What you will do – From the entries that follow, reproduce exactly and only the lines from the line with "Continue the OpenSCAD" to the line with "vacuum_spring_top = spring_z", endpoints included.

Data shown –
* * * *

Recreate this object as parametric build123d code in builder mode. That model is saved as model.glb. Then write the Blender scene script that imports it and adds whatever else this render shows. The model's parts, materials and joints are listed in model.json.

* * * *

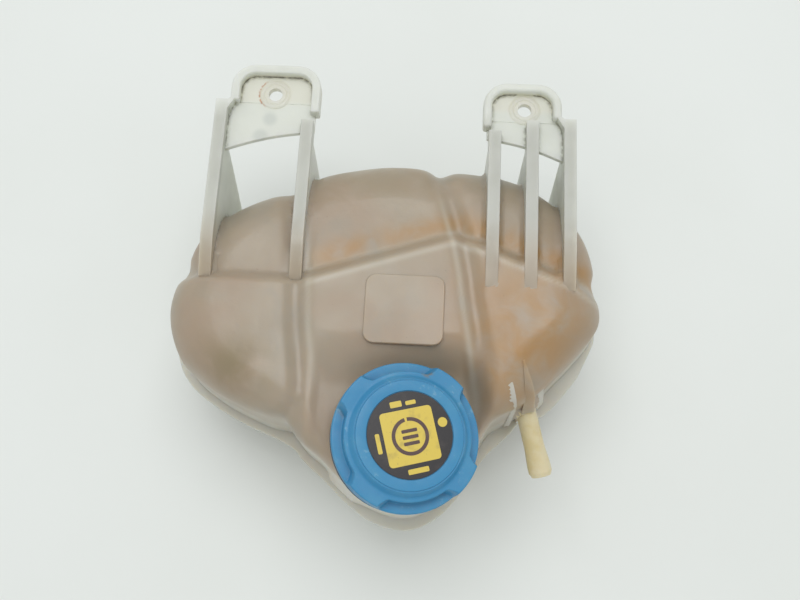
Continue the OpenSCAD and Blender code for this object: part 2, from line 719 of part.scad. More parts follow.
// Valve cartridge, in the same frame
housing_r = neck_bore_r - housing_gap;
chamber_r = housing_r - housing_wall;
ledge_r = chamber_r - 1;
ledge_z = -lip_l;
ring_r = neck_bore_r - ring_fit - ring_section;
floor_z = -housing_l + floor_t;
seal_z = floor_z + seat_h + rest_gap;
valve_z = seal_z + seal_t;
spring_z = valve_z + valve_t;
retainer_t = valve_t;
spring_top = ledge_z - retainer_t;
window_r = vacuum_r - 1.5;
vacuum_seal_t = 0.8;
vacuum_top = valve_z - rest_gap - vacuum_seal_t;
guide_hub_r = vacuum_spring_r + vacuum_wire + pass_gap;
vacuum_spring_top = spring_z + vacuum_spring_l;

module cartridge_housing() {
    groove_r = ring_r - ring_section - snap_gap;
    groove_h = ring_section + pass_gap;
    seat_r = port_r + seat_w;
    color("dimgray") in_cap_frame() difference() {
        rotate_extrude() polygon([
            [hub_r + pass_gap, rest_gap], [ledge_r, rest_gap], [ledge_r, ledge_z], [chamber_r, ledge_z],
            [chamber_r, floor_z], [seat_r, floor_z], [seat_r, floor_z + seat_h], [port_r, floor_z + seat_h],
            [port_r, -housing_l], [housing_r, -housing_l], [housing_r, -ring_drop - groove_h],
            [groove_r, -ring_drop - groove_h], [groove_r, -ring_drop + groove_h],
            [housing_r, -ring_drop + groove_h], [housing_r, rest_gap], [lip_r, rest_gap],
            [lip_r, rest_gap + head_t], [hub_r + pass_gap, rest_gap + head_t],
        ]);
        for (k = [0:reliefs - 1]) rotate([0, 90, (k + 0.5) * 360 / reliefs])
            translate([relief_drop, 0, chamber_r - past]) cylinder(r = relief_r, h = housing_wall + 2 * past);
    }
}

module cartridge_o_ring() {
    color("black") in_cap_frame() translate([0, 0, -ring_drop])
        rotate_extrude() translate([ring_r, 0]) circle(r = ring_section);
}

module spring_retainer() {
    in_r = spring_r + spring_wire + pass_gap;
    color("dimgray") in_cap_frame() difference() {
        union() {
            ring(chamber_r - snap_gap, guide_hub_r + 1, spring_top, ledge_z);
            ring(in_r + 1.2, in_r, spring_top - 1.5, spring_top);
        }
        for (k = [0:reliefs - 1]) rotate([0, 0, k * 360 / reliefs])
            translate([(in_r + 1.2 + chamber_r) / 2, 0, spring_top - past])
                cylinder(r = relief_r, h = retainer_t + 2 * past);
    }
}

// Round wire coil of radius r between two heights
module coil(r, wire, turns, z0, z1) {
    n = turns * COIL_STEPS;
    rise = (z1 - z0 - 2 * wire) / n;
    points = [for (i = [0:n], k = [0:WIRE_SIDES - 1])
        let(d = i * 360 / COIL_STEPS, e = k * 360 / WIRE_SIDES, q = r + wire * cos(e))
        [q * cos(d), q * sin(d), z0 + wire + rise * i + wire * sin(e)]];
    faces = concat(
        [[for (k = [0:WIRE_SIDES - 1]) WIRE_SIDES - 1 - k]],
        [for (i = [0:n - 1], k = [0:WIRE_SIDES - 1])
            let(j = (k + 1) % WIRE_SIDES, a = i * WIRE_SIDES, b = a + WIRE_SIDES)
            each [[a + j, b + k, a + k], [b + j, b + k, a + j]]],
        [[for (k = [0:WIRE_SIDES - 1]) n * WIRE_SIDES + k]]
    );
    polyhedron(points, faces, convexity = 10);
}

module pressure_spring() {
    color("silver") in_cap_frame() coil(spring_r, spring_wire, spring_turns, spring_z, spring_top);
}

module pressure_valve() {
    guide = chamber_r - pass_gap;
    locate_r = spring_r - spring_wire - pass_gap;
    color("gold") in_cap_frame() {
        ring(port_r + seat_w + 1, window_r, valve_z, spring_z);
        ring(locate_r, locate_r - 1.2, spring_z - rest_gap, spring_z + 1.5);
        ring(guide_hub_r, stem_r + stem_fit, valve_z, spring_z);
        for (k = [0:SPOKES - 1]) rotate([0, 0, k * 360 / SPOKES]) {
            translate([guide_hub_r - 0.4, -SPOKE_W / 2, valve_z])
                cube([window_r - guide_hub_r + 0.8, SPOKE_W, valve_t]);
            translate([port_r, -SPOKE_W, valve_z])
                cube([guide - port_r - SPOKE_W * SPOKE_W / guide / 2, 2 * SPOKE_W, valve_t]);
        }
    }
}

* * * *

Task solution –
Continue the OpenSCAD and Blender code for this object: part 2, from line 719 of part.scad. More parts follow.
// Valve cartridge, in the same frame
housing_r = neck_bore_r - housing_gap;
chamber_r = housing_r - housing_wall;
ledge_r = chamber_r - 1;
ledge_z = -lip_l;
ring_r = neck_bore_r - ring_fit - ring_section;
floor_z = -housing_l + floor_t;
seal_z = floor_z + seat_h + rest_gap;
valve_z = seal_z + seal_t;
spring_z = valve_z + valve_t;
retainer_t = valve_t;
spring_top = ledge_z - retainer_t;
window_r = vacuum_r - 1.5;
vacuum_seal_t = 0.8;
vacuum_top = valve_z - rest_gap - vacuum_seal_t;
guide_hub_r = vacuum_spring_r + vacuum_wire + pass_gap;
vacuum_spring_top = spring_z + vacuum_spring_l;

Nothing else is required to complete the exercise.